Going to the dogs: P-G reveals story cribbed Wikipedia entry | Blogh

Saturday, November 7, 2009

Going to the dogs: P-G reveals story cribbed Wikipedia entry

Posted By on Sat, Nov 7, 2009 at 2:06 PM

Oof.

Here's the sort of thing you hate to see in your Saturday morning paper. 

The corrections/clarifications section of today's Post-Gazette includes the following disclosure: "The last three paragraphs of a story Wednesday on African painted dogs were taken virtually verbatim and without attribution from wikipedia.org. This violates Post-Gazette and industry practices. The Post-Gazette regrets this incident and apologizes for it."

The story in question was written by Don Hopey, the paper's longtime environmental writer. At the time of this posting, the correction has not been noted in the online version of the story. The text currently reads as follows: 

The African painted dog, Lycaon pictus, also commonly called the painted hunting dog, African hunting dog, the Cape hunting dog, the spotted dog, or the painted wolf, is endangered by human population, habitat loss and hunting.

There were once approximately 500,000 African painted dogs in 39 countries, and packs of 100 or more were not uncommon. Now there are only about 3,000 to 5,000 in fewer than 25 countries.

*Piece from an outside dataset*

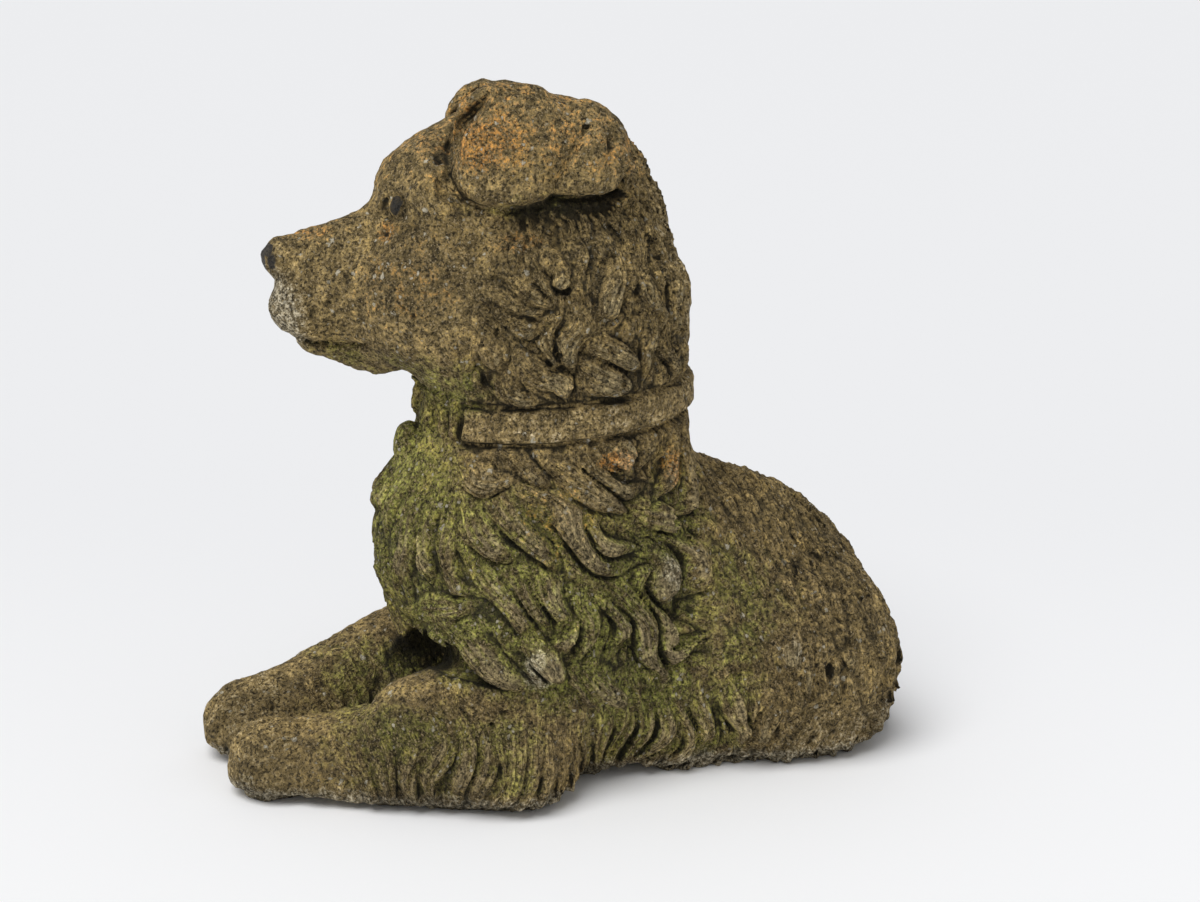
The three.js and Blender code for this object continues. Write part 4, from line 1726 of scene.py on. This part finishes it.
    def pigment(self, p: Array) -> Array:
        """Old dark pigment: the depth inside the eyes' and nostrils' painted areas, in drawing units.

        Args:
            p: places in drawing units.

        Returns:
            The depth at each place, negative outside.
        """
        mirrored = folded(POSE.local(p))
        eye = Limb((28.0, -71.5, 270.5), (27.5, -74.5, 264.5), 3.4, 3.0)
        nostril = Limb((11.0, -129, 245), (8.5, -129, 234), 3.0, 2.8)
        spot = Mass((6.0, -131, 249), (6.5, 5.0, 3.4))
        front = Mass((0.0, -133, 242), (7.0, 3.5, 8.0))
        nose = [form.distance(mirrored) for form in (nostril, spot, front)]
        return -np.minimum.reduce([*nose, eye.distance(mirrored)])


# Shader


Number = Union[float, "Value"]


class Value:
    """A shader socket that takes part in arithmetic by adding Math nodes."""

    def __init__(self, nodes: Nodes, socket: bpy.types.NodeSocket) -> None:
        """Keeps the socket and the node tree that it is in."""
        self.nodes = nodes
        self.socket = socket

    def math(self, operation: str, *others: Number) -> Value:
        """Adds a Math node.

        Args:
            operation: the node's operation.
            others: what it takes after this value.

        Returns:
            The node's result.
        """
        inputs = dict(enumerate((self, *others)))
        node = self.nodes.add("ShaderNodeMath", {"operation": operation}, inputs)
        return Value(self.nodes, node.outputs[0])

    def __add__(self, other: Number) -> Value:
        """This plus other."""
        return self.math("ADD", other)

    __radd__ = __add__

    def __mul__(self, other: Number) -> Value:
        """This times other."""
        return self.math("MULTIPLY", other)

    __rmul__ = __mul__

    def __sub__(self, other: Number) -> Value:
        """This less other."""
        return self.math("SUBTRACT", other)

    def __rsub__(self, other: Number) -> Value:
        """Other less this."""
        return (self * -1.0) + other

    def highest(self, other: Number) -> Value:
        """The larger of the two."""
        return self.math("MAXIMUM", other)

    def lowest(self, other: Number) -> Value:
        """The smaller of the two."""
        return self.math("MINIMUM", other)

    def power(self, other: Number) -> Value:
        """This to the power of other."""
        return self.math("POWER", other)

    def sine(self) -> Value:
        """The sine of this."""
        return self.math("SINE")

    def eased(self, low: float, high: float) -> Value:
        """0 below low, 1 above high, eased between."""
        node = self.nodes.add(
            "ShaderNodeMapRange",
            {"interpolation_type": "SMOOTHSTEP"},
            {"Value": self, "From Min": low, "From Max": high},
        )
        return Value(self.nodes, node.outputs["Result"])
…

In the wild, it is strongly affected by competition with larger carnivores that rely on the same prey base, particularly the lion and the spotted hyena. Lions often will kill as many wild dogs as they can but do not eat them. Hyenas usually follow them to steal their kills.

The original wikipedia article is here. The relevant portions of that entry appear below:

The African Wild Dog is a carnivore mammal. Found only in Africa, especially in savannas and other lightly wooded areas. It is also called the Painted Hunting Dog, African Hunting Dog, the Cape Hunting Dog, the Spotted Dog, or the Painted Wolf in English, Wildehond in Afrikaans, and Mbwa mwitu in Swahili ...

(snip)

There were once approximately 500,000 African Wild Dogs in 39 countries, and packs of 100 or more were not uncommon. Now there are only about 3,000-5,500 in fewer than 25 countries, or perhaps only 14 countries ...

(snip)

It uses very large territories (and so can persist only in large wildlife protected areas), and it is strongly affected by competition with larger carnivores that rely on the same prey base, particularly the lion and the Spotted Hyena. Lions often will kill as many wild dogs as they can but do not eat them. Hyenas usually follow them to steal their kills. 

Don Hopey's done some good stuff, and he's been doing it for a lot of years. Let's just hope the dogs are the only endangered mammals appearing in this story.